Problem to work on:
Transcribe all the entries word for word, but omit the images.

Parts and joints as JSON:
• • • • • • •
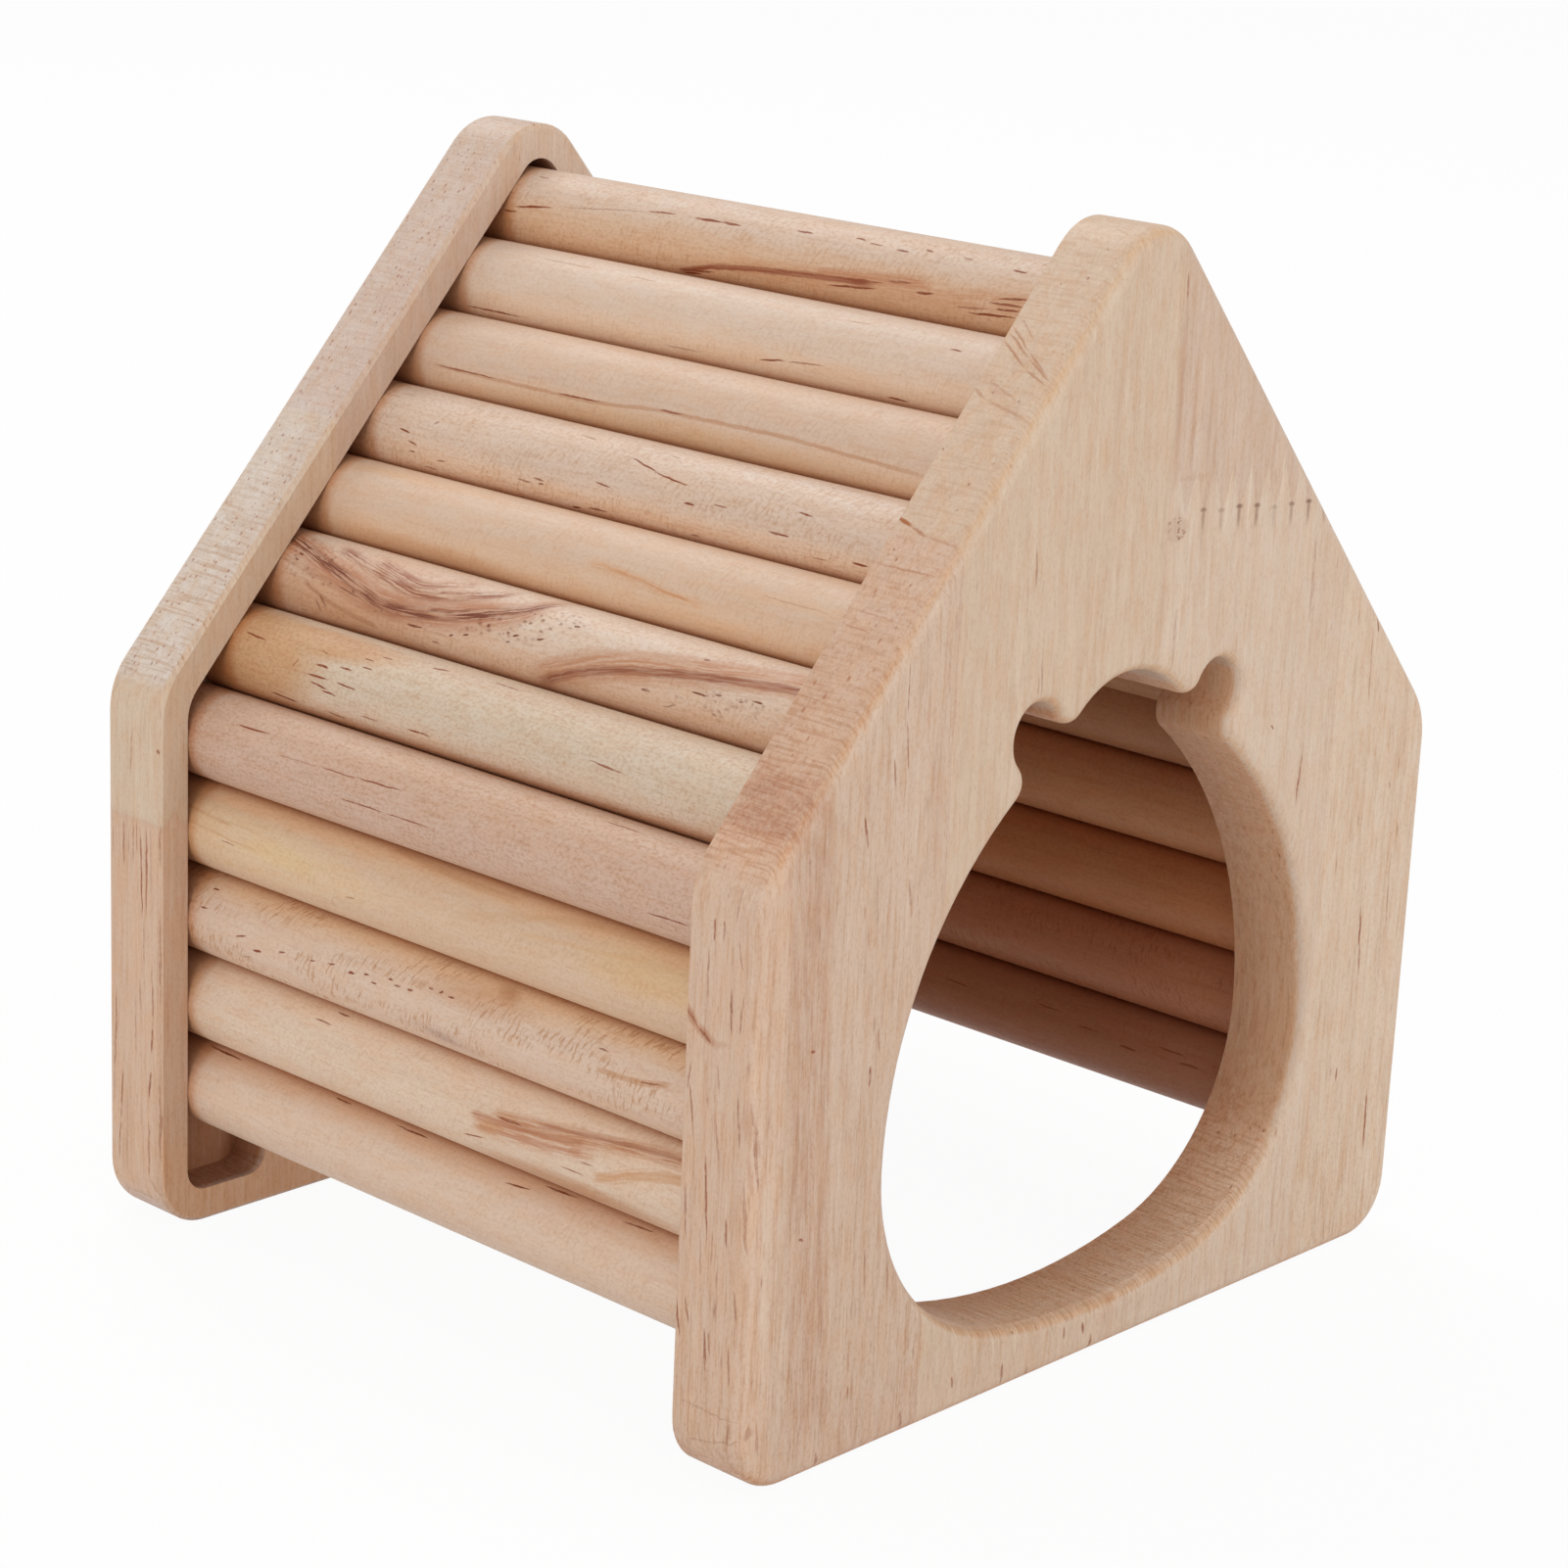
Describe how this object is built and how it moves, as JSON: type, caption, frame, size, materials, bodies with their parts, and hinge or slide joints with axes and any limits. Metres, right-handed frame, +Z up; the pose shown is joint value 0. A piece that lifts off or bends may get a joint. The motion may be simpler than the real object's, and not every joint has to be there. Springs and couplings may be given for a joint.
{
  "type": "wooden hamster house",
  "caption": "Floorless gabled wooden hideout for a hamster: two end plates joined by round rods that form the walls and roof, with a round door with small ears in the front plate.",
  "frame": {"origin": "on the ground, under the middle of the house", "axes": "+X across the house to its right seen from the front, +Y from the front plate to the back plate, +Z up"},
  "size_m": [0.129, 0.1184, 0.1433],
  "materials": {
    "plate_wood": "bare sanded rubberwood, finger-jointed board",
    "rod_wood": "bare sanded softwood and hardwood dowel"
  },
  "bodies": {
    "root": {"front_plate": "plate_wood", "back_plate": "plate_wood", "ridge_rod": "rod_wood", "left_roof_rod_1": "rod_wood", "left_roof_rod_2": "rod_wood", "left_roof_rod_3": "rod_wood", "left_roof_rod_4": "rod_wood", "left_roof_rod_5": "rod_wood", "left_roof_rod_6": "rod_wood", "left_eave_rod": "rod_wood", "left_wall_rod_1": "rod_wood", "left_wall_rod_2": "rod_wood", "left_wall_rod_3": "rod_wood", "left_wall_rod_4": "rod_wood", "right_roof_rod_1": "rod_wood", "right_roof_rod_2": "rod_wood", "right_roof_rod_3": "rod_wood", "right_roof_rod_4": "rod_wood", "right_roof_rod_5": "rod_wood", "right_roof_rod_6": "rod_wood", "right_eave_rod": "rod_wood", "right_wall_rod_1": "rod_wood", "right_wall_rod_2": "rod_wood", "right_wall_rod_3": "rod_wood", "right_wall_rod_4": "rod_wood"}
  },
  "joints": []
}
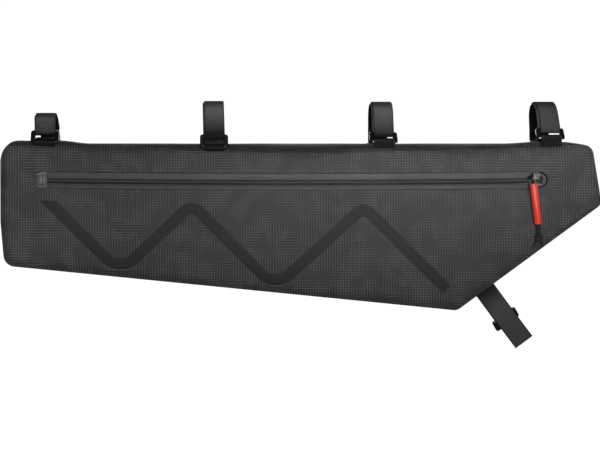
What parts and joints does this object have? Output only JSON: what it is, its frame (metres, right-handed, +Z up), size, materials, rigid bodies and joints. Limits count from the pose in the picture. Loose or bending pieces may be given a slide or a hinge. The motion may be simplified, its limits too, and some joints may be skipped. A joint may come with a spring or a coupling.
{
  "type": "bicycle frame bag",
  "caption": "Long slim frame bag for a bicycle's main triangle, with a zip along its side, strap loops over the top tube and a strap for the down tube.",
  "frame": {"origin": "on the axis of the top tube that the strap loops go round, above the middle of the bag's length", "axes": "+X along the bag towards its pointed nose, -Y out of the zipped panel, +Z up"},
  "size_m": [0.5281, 0.0707, 0.2164],
  "materials": {
    "ripstop": "dark grey coated ripstop with a fine lighter grid",
    "bonded_tape": "smooth dark bonded tape",
    "zip_tape": "matt coated water-resistant zip tape",
    "strap_cloth": "soft dark grey hook-and-loop cloth",
    "webbing": "black woven webbing",
    "black_plastic": "glossy black moulded",
    "gunmetal": "satin gunmetal",
    "cord": "black braided cord",
    "red_sleeve": "soft glossy red tube"
  },
  "bodies": {
    "root": {"main_shell": "ripstop", "zigzag_band": "bonded_tape", "zip_tape_upper": "zip_tape", "zip_tape_lower": "zip_tape", "zip_end": "black_plastic", "zip_dock": "black_plastic", "zip_slider": "gunmetal", "pull_cord": "cord", "pull_sleeve": "red_sleeve", "pull_knot": "cord", "strap_patch_1": "webbing", "strap_patch_2": "webbing", "strap_patch_3": "webbing", "strap_patch_4": "webbing", "ring_tab_1": "webbing", "ring_tab_2": "webbing", "ring_tab_3": "webbing", "ring_tab_4": "webbing", "ring_1": "black_plastic", "ring_2": "black_plastic", "ring_3": "black_plastic", "ring_4": "black_plastic", "strap_1": "strap_cloth", "strap_2": "strap_cloth", "strap_3": "strap_cloth", "strap_4": "strap_cloth", "down_patch": "webbing", "down_strap": "strap_cloth", "down_tab": "webbing", "down_ring": "black_plastic"}
  },
  "joints": []
}
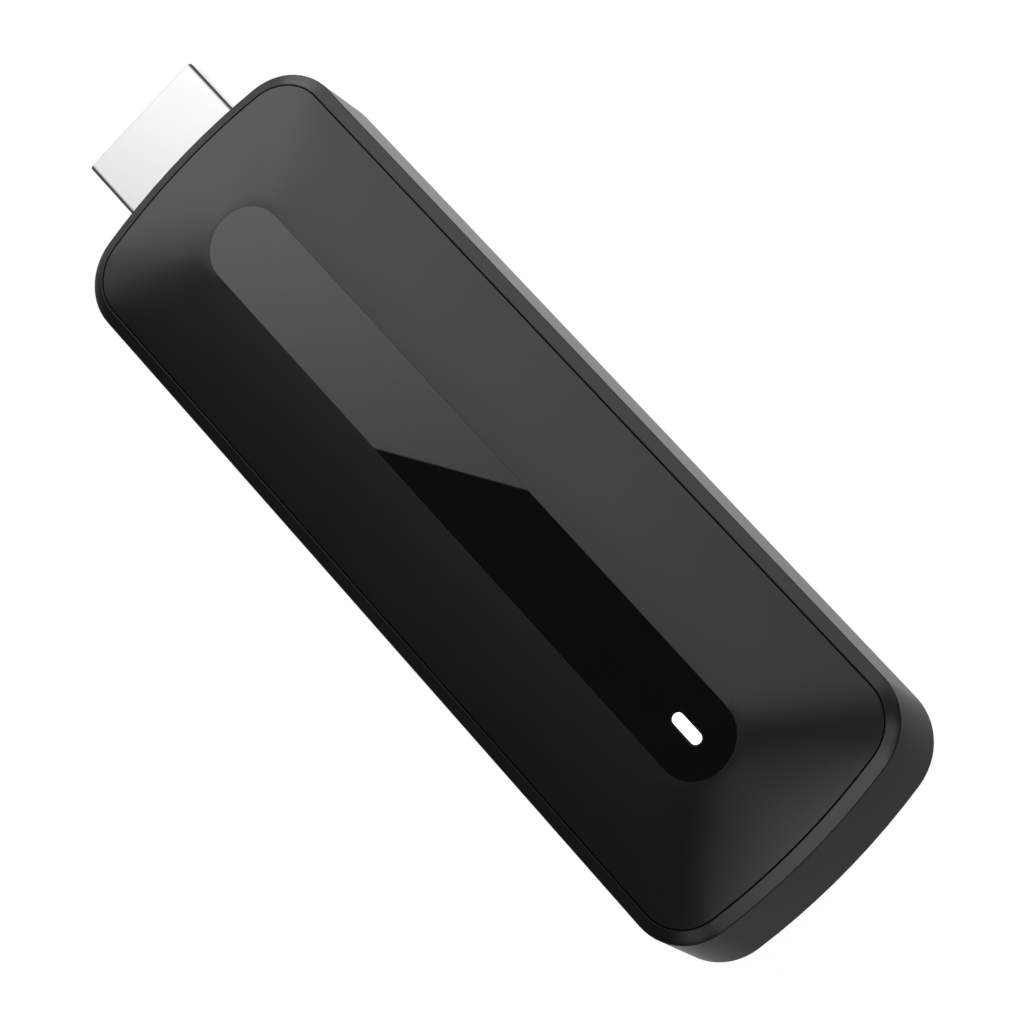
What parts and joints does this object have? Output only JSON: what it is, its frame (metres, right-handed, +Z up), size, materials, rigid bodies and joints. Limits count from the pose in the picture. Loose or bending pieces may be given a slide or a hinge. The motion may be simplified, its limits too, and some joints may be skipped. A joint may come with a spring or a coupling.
{
  "type": "streaming media stick",
  "caption": "Slim crowned stick with a display plug at one end, a pill-shaped inlay with an indicator lamp on top, and a power inlet and reset button in one long side.",
  "frame": {"origin": "the middle of the whole stick's box, plug included, at the height of the flat underside", "axes": "+X along the stick, away from the display plug, which points to -X; +Y across the stick, away from the side with the power inlet and the reset button; +Z up, out of the crowned face with the inlay"},
  "size_m": [0.1037, 0.0302, 0.012],
  "materials": {
    "casing_black": "satin moulded black",
    "inlay_grey": "fine satin grey, bare",
    "window_black": "smooth black, passes infrared",
    "adhesive": "dull adhesive film",
    "light_pipe": "milky translucent",
    "plug_steel": "nickel-plated, satin",
    "insulator": "moulded black",
    "contact_gold": "gold-plated",
    "board": "green solder mask",
    "screw_steel": "zinc-plated",
    "chip_black": "moulded epoxy",
    "capacitor_tan": "plain ceramic with tinned ends",
    "inductor_grey": "dull ferrite",
    "can_steel": "tin-plated sheet",
    "thermal_pad": "soft silicone",
    "spreader_aluminium": "plain aluminium",
    "receiver_epoxy": "dark clear epoxy",
    "led_white": "white moulded",
    "switch_plastic": "moulded black",
    "plunger_white": "moulded white",
    "label_grey": "blank matt label"
  },
  "bodies": {
    "stick": {"lower_housing": "casing_black", "top_cover": "casing_black", "badge_plate": "inlay_grey", "ir_window": "window_black", "inlay_adhesive": "adhesive", "led_light_pipe": "light_pipe", "plug_shell": "plug_steel", "inlet_shell": "plug_steel", "plug_insulator": "insulator", "inlet_tongue": "insulator", "plug_contacts_upper": "contact_gold", "plug_contacts_lower": "contact_gold", "inlet_contacts_upper": "contact_gold", "inlet_contacts_lower": "contact_gold", "main_board": "board", "wireless_board": "board", "board_screws": "screw_steel", "soc_chip": "chip_black", "memory_chips": "chip_black", "flash_chip": "chip_black", "power_chip": "chip_black", "wireless_chip": "chip_black", "surge_arrays": "chip_black", "capacitors_top": "capacitor_tan", "capacitors_under": "capacitor_tan", "bulk_capacitors": "capacitor_tan", "power_inductors": "inductor_grey", "shield_frame": "can_steel", "shield_lid": "can_steel", "wireless_shield": "can_steel", "ir_receiver_shield": "can_steel", "main_crystal": "can_steel", "antenna_left": "can_steel", "antenna_right": "can_steel", "reset_switch_cover": "can_steel", "reset_switch_dome": "can_steel", "soc_thermal_pad": "thermal_pad", "spreader_thermal_pad": "thermal_pad", "heat_spreader": "spreader_aluminium", "ir_receiver": "receiver_epoxy", "status_led": "led_white", "reset_switch_body": "switch_plastic", "rating_label": "label_grey"},
    "button": {"reset_button": "casing_black", "reset_switch_plunger": "plunger_white"}
  },
  "joints": [
    {"name": "reset_press", "type": "slide", "parent": "stick", "child": "button", "axis": [0, 1, 0], "range_m": [0, 0.0003], "stiffness_N_per_m": 5000, "springref_m": -0.0001}
  ]
}
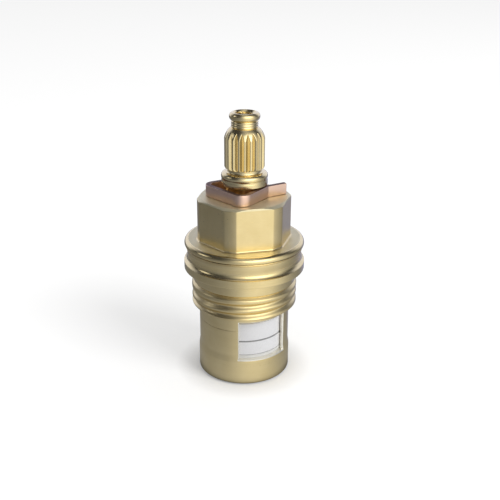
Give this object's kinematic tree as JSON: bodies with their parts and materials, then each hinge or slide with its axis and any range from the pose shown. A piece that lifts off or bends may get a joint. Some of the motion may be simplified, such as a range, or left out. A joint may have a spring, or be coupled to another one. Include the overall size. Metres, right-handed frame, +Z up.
• • • • • • •
Problem solution:
Describe how this object is built and how it moves, as JSON: type, caption, frame, size, materials, bodies with their parts, and hinge or slide joints with axes and any limits. Metres, right-handed frame, +Z up; the pose shown is joint value 0. A piece that lifts off or bends may get a joint. The motion may be simpler than the real object's, and not every joint has to be there. Springs and couplings may be given for a joint.
{
  "type": "wooden hamster house",
  "caption": "Floorless gabled wooden hideout for a hamster: two end plates joined by round rods that form the walls and roof, with a round door with small ears in the front plate.",
  "frame": {"origin": "on the ground, under the middle of the house", "axes": "+X across the house to its right seen from the front, +Y from the front plate to the back plate, +Z up"},
  "size_m": [0.129, 0.1184, 0.1433],
  "materials": {
    "plate_wood": "bare sanded rubberwood, finger-jointed board",
    "rod_wood": "bare sanded softwood and hardwood dowel"
  },
  "bodies": {
    "root": {"front_plate": "plate_wood", "back_plate": "plate_wood", "ridge_rod": "rod_wood", "left_roof_rod_1": "rod_wood", "left_roof_rod_2": "rod_wood", "left_roof_rod_3": "rod_wood", "left_roof_rod_4": "rod_wood", "left_roof_rod_5": "rod_wood", "left_roof_rod_6": "rod_wood", "left_eave_rod": "rod_wood", "left_wall_rod_1": "rod_wood", "left_wall_rod_2": "rod_wood", "left_wall_rod_3": "rod_wood", "left_wall_rod_4": "rod_wood", "right_roof_rod_1": "rod_wood", "right_roof_rod_2": "rod_wood", "right_roof_rod_3": "rod_wood", "right_roof_rod_4": "rod_wood", "right_roof_rod_5": "rod_wood", "right_roof_rod_6": "rod_wood", "right_eave_rod": "rod_wood", "right_wall_rod_1": "rod_wood", "right_wall_rod_2": "rod_wood", "right_wall_rod_3": "rod_wood", "right_wall_rod_4": "rod_wood"}
  },
  "joints": []
}
What parts and joints does this object have? Output only JSON: what it is, its frame (metres, right-handed, +Z up), size, materials, rigid bodies and joints. Limits count from the pose in the picture. Loose or bending pieces may be given a slide or a hinge. The motion may be simplified, its limits too, and some joints may be skipped. A joint may come with a spring or a coupling.
{
  "type": "bicycle frame bag",
  "caption": "Long slim frame bag for a bicycle's main triangle, with a zip along its side, strap loops over the top tube and a strap for the down tube.",
  "frame": {"origin": "on the axis of the top tube that the strap loops go round, above the middle of the bag's length", "axes": "+X along the bag towards its pointed nose, -Y out of the zipped panel, +Z up"},
  "size_m": [0.5281, 0.0707, 0.2164],
  "materials": {
    "ripstop": "dark grey coated ripstop with a fine lighter grid",
    "bonded_tape": "smooth dark bonded tape",
    "zip_tape": "matt coated water-resistant zip tape",
    "strap_cloth": "soft dark grey hook-and-loop cloth",
    "webbing": "black woven webbing",
    "black_plastic": "glossy black moulded",
    "gunmetal": "satin gunmetal",
    "cord": "black braided cord",
    "red_sleeve": "soft glossy red tube"
  },
  "bodies": {
    "root": {"main_shell": "ripstop", "zigzag_band": "bonded_tape", "zip_tape_upper": "zip_tape", "zip_tape_lower": "zip_tape", "zip_end": "black_plastic", "zip_dock": "black_plastic", "zip_slider": "gunmetal", "pull_cord": "cord", "pull_sleeve": "red_sleeve", "pull_knot": "cord", "strap_patch_1": "webbing", "strap_patch_2": "webbing", "strap_patch_3": "webbing", "strap_patch_4": "webbing", "ring_tab_1": "webbing", "ring_tab_2": "webbing", "ring_tab_3": "webbing", "ring_tab_4": "webbing", "ring_1": "black_plastic", "ring_2": "black_plastic", "ring_3": "black_plastic", "ring_4": "black_plastic", "strap_1": "strap_cloth", "strap_2": "strap_cloth", "strap_3": "strap_cloth", "strap_4": "strap_cloth", "down_patch": "webbing", "down_strap": "strap_cloth", "down_tab": "webbing", "down_ring": "black_plastic"}
  },
  "joints": []
}
What parts and joints does this object have? Output only JSON: what it is, its frame (metres, right-handed, +Z up), size, materials, rigid bodies and joints. Limits count from the pose in the picture. Loose or bending pieces may be given a slide or a hinge. The motion may be simplified, its limits too, and some joints may be skipped. A joint may come with a spring or a coupling.
{
  "type": "streaming media stick",
  "caption": "Slim crowned stick with a display plug at one end, a pill-shaped inlay with an indicator lamp on top, and a power inlet and reset button in one long side.",
  "frame": {"origin": "the middle of the whole stick's box, plug included, at the height of the flat underside", "axes": "+X along the stick, away from the display plug, which points to -X; +Y across the stick, away from the side with the power inlet and the reset button; +Z up, out of the crowned face with the inlay"},
  "size_m": [0.1037, 0.0302, 0.012],
  "materials": {
    "casing_black": "satin moulded black",
    "inlay_grey": "fine satin grey, bare",
    "window_black": "smooth black, passes infrared",
    "adhesive": "dull adhesive film",
    "light_pipe": "milky translucent",
    "plug_steel": "nickel-plated, satin",
    "insulator": "moulded black",
    "contact_gold": "gold-plated",
    "board": "green solder mask",
    "screw_steel": "zinc-plated",
    "chip_black": "moulded epoxy",
    "capacitor_tan": "plain ceramic with tinned ends",
    "inductor_grey": "dull ferrite",
    "can_steel": "tin-plated sheet",
    "thermal_pad": "soft silicone",
    "spreader_aluminium": "plain aluminium",
    "receiver_epoxy": "dark clear epoxy",
    "led_white": "white moulded",
    "switch_plastic": "moulded black",
    "plunger_white": "moulded white",
    "label_grey": "blank matt label"
  },
  "bodies": {
    "stick": {"lower_housing": "casing_black", "top_cover": "casing_black", "badge_plate": "inlay_grey", "ir_window": "window_black", "inlay_adhesive": "adhesive", "led_light_pipe": "light_pipe", "plug_shell": "plug_steel", "inlet_shell": "plug_steel", "plug_insulator": "insulator", "inlet_tongue": "insulator", "plug_contacts_upper": "contact_gold", "plug_contacts_lower": "contact_gold", "inlet_contacts_upper": "contact_gold", "inlet_contacts_lower": "contact_gold", "main_board": "board", "wireless_board": "board", "board_screws": "screw_steel", "soc_chip": "chip_black", "memory_chips": "chip_black", "flash_chip": "chip_black", "power_chip": "chip_black", "wireless_chip": "chip_black", "surge_arrays": "chip_black", "capacitors_top": "capacitor_tan", "capacitors_under": "capacitor_tan", "bulk_capacitors": "capacitor_tan", "power_inductors": "inductor_grey", "shield_frame": "can_steel", "shield_lid": "can_steel", "wireless_shield": "can_steel", "ir_receiver_shield": "can_steel", "main_crystal": "can_steel", "antenna_left": "can_steel", "antenna_right": "can_steel", "reset_switch_cover": "can_steel", "reset_switch_dome": "can_steel", "soc_thermal_pad": "thermal_pad", "spreader_thermal_pad": "thermal_pad", "heat_spreader": "spreader_aluminium", "ir_receiver": "receiver_epoxy", "status_led": "led_white", "reset_switch_body": "switch_plastic", "rating_label": "label_grey"},
    "button": {"reset_button": "casing_black", "reset_switch_plunger": "plunger_white"}
  },
  "joints": [
    {"name": "reset_press", "type": "slide", "parent": "stick", "child": "button", "axis": [0, 1, 0], "range_m": [0, 0.0003], "stiffness_N_per_m": 5000, "springref_m": -0.0001}
  ]
}
Give this object's kinematic tree as JSON: bodies with their parts and materials, then each hinge or slide with its axis and any range from the pose shown. A piece that lifts off or bends may get a joint. Some of the motion may be simplified, such as a range, or left out. A joint may have a spring, or be coupled to another one. Include the overall size. Metres, right-handed frame, +Z up.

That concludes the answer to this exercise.